When despair for the world grows in me and I wake in the night at the least sound in fear of what my life and my children's lives may be, I go and lie down where the wood drake rests in his beauty on the water, and the great heron feeds. I come into the peace of wild things who do not tax their lives with forethought of grief. I come into the presence of still water. And I feel above me the day-blind stars waiting with their light. For a time I rest in the grace of the world, and am free. I want to encourage you to give yourself permission to find peace within yourself. We don t always take care of our own spiritual health. I hear people say, It seems selfish to think about time for me when there are so many needs in the world. It can feel self-indulgent to say to those in our own family, I need more time to myself, especially when you are responsible for caring for children, or grandchildren, or parents, or grandparents. The truth is we are not able to care well for others if we aren t caring for ourselves. We can t help bring peace to our families, our communities or our world if we are not at peace within our own souls.

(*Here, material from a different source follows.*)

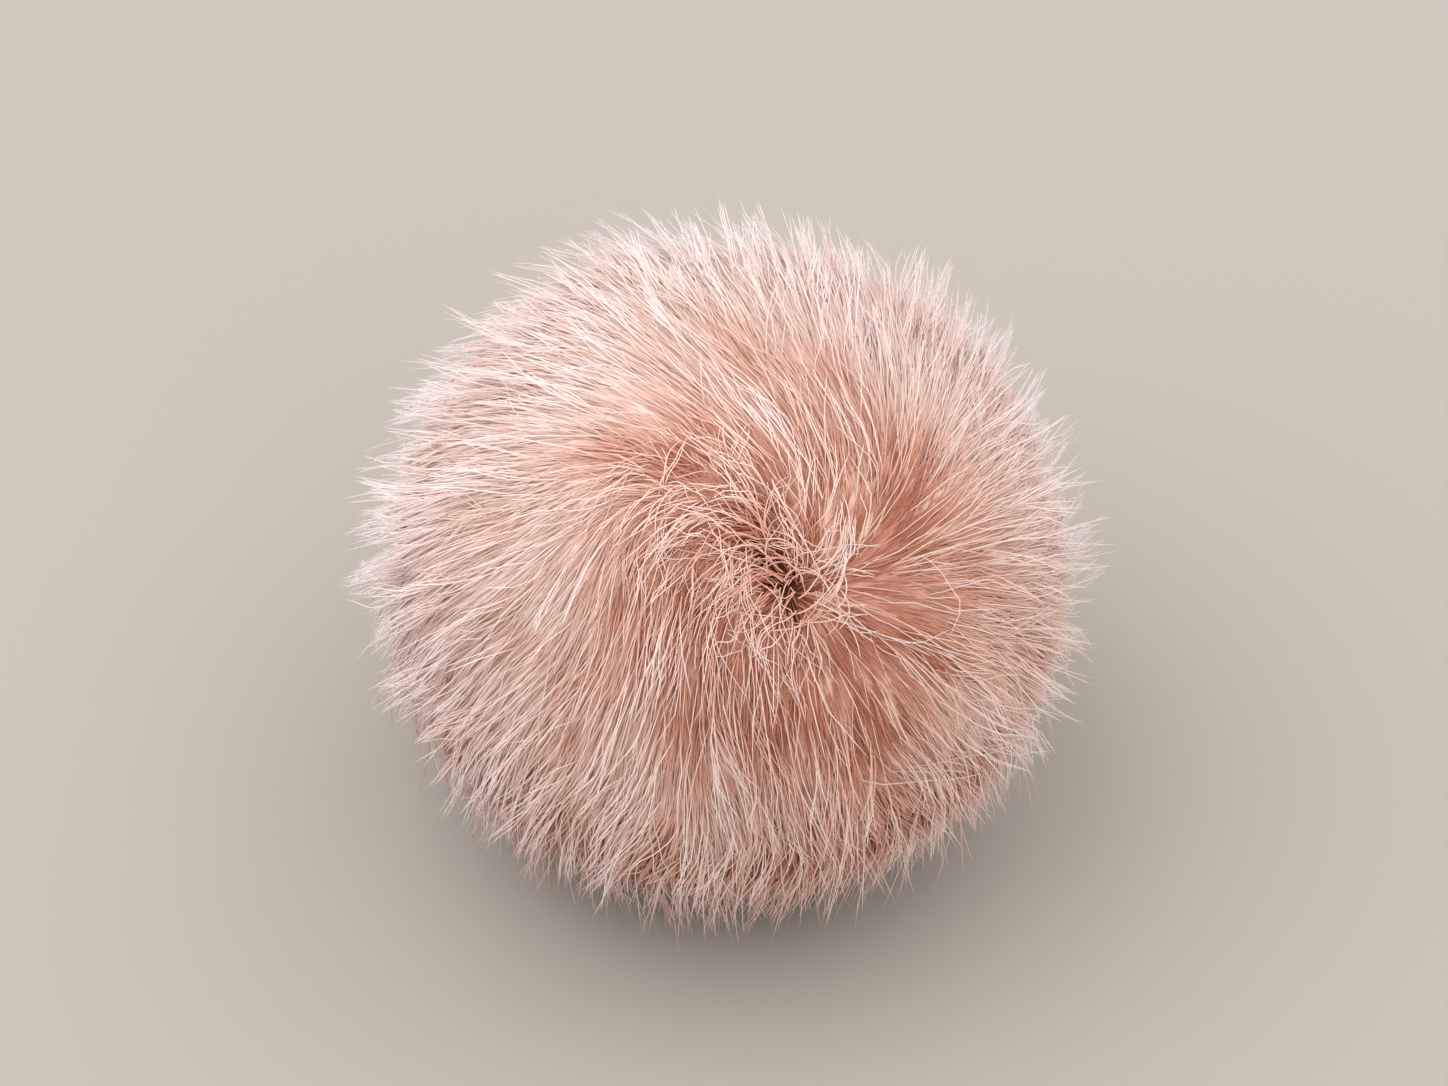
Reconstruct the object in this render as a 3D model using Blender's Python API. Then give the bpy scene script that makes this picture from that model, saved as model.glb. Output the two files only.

In each of our lives, there are small ways we can carve out time to pay attention to our spirits, to listen to what God is speaking to us. Maybe it s getting up fifteen minutes early, maybe it s taking a half-day off once a month. I hope that worship is part of that spiritual self-care plan, too. It is surely our intent to plan worship that is nourishing for each person here. Zechariah was a priest in the Jewish temple, married to a woman named Elizabeth. They had not been able to conceive a child, and now they were too old. This is a story that is repeated in the Bible. We especially remember the story of Abraham and Sarah in the Old Testament. In those days, when a woman was unable to have a child, it was believed that something was wrong with her. The word barren is used to describe a woman who thought that her inability to conceive was some sort of punishment from God. One day old Zechariah is in the temple when the angel Gabriel visits him. Zechariah, your prayers have been answered. Your wife is going to have a son, and you will name him John. God has plans for this child, who will fill you with joy and gladness. Zechariah doesn t laugh out loud at this news, the way Sarah did. But he does say to Gabriel, Umm, you know Elizabeth and I are really old, right? Gabriel says to him, Because you are skeptical, you will not be able to speak until the day that you see that my prophecy has come true. Fast forward nine months. Gabriel was right. Elizabeth gives birth to a son. They appear in the temple for the religious ceremony of circumcision and naming. The priests assume that the child will be named Zechariah after his father, but Zechariah writes on a tablet, His name is John. At that moment he regains his ability to speak, and that child grows up to be the one we call John the Baptist. Zechariah gives a
speech that day in the temple, the beautiful poem Jackson read for us. It is both a song of praise to God, thanksgiving for a promise made real, and the job description for John - which ends in these words. The father says, This is what my son will do: he will give light to those who sit in darkness and in the shadow of death, and he will guide our feet in the way of peace. We can find that peace as we grow closer to the one whom John baptized, and as we pattern our lives around Jesus, watching the way he lived, the way he balanced his life between time with people and time with God. When we discover that peace within us, then we can began to share it with the world. People who experience and believe in peace can change the world. Do you know the story of the Christmas Truce of 1914? Five months after World War I began, it had already been brutal and bloody. In southern Belgium, there was a trench on the British-held side and a trench on the German-held side. In the middle was an area known as No Man s Land. At about 8:30 at night on Christmas Eve, a melody drifted from the German side. First, O, Holy Night, and then, even more remarkably, God Save the King. Peeking over the trenches, British soldiers were surprised to see Christmas trees lit with candles. Then a shout, You no shoot, we no shoot. The Christmas Truce was a brief, spontaneous cease-fire that spread up and down the Western Front in the first year of World War I. Several factors combined to produce the conditions for this Christmas Truce. By December of 1914, the men in the trenches were veterans, familiar enough with the realities of combat to have lost much of the idealism that they had carried into war in August, and most longed for an end to bloodshed. The war, they had believed, would be
over by Christmas, yet there they were in Christmas week still muddied, cold and in battle. Then, on Christmas Eve itself, several weeks of mild but miserably soaking weather gave way to a sudden, hard frost, creating a dusting of ice and snow along the front that made the men on both sides feel that something spiritual was taking place. It was unofficial and illicit, and many officers disapproved, but for a few brief hours men from both sides laid down their arms, emerged from their trenches, and shared food, carols, games and comradeship. Of course it didn t last, but it did happen. Peace is possible.